Definition
A flat, level reference surface that is perpendicular to the direction of gravity at a given point. In aviation, it is used as a baseline for measuring angles such as pitch, climb angle, glide slope, and bank, and for defining the lateral axis of an aircraft.
Plain English
An imaginary flat surface that lies perfectly level — like the surface of still water. Pilots use it as the 'level' starting point from which other angles are measured.
Context Anchor
Seen in aircraft diagrams, attitude discussions, flight path descriptions, and explanations of aircraft axes or movement.
Derivation
From Latin 'horizon' meaning the visible boundary between earth and sky, and 'planus' meaning flat or level.
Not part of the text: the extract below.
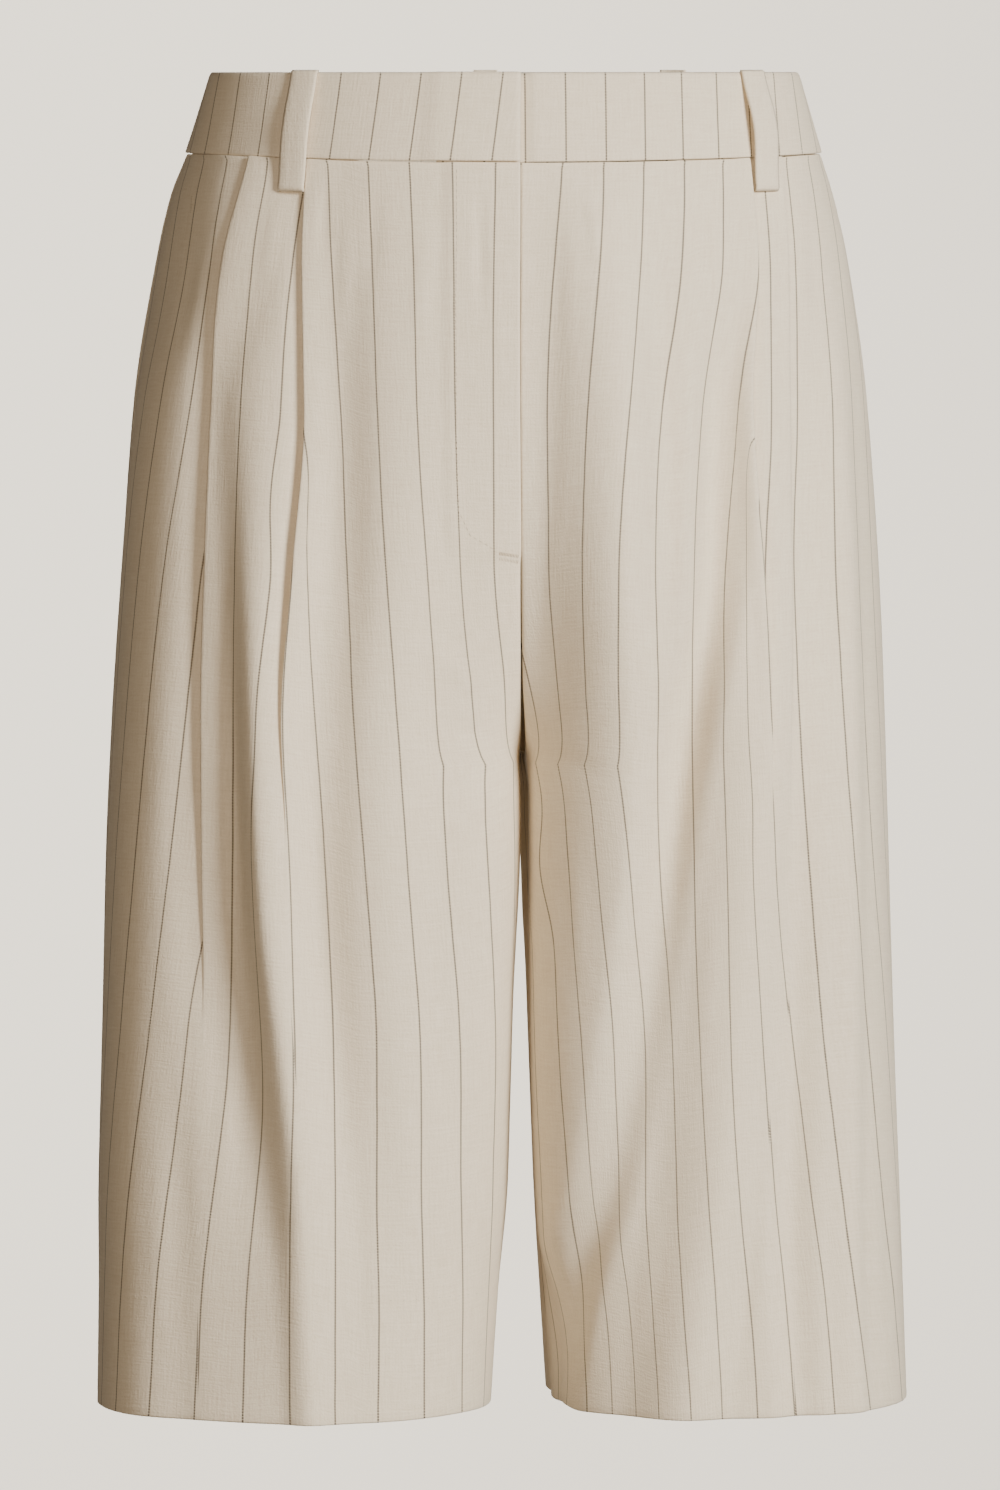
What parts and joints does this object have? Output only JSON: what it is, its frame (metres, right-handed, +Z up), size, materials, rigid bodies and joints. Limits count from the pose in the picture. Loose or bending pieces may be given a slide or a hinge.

Together: a flat surface aligned with the horizon — which is exactly how pilots use it.
Why Pilots Care
Correct understanding prevents misreading the attitude indicator and helps maintain precise control during instrument flight or unusual attitudes.
Analogy
Think of a perfectly level tabletop. If that tabletop were extended in every direction, it would act like a horizontal plane.
Grounding Statement
Picture the surface of a calm lake. That surface is a horizontal plane — it follows the pull of gravity and stays perfectly level.
Intuition Check
Do not read plane here as an airplane. In this term, plane means an imaginary flat surface used for reference.
Example Sentence 1
Pitch attitude is the angle between the aircraft's longitudinal axis and the horizontal plane.
Example Sentence 2
A five-degree nose-up pitch means the nose is raised five degrees above the horizontal plane.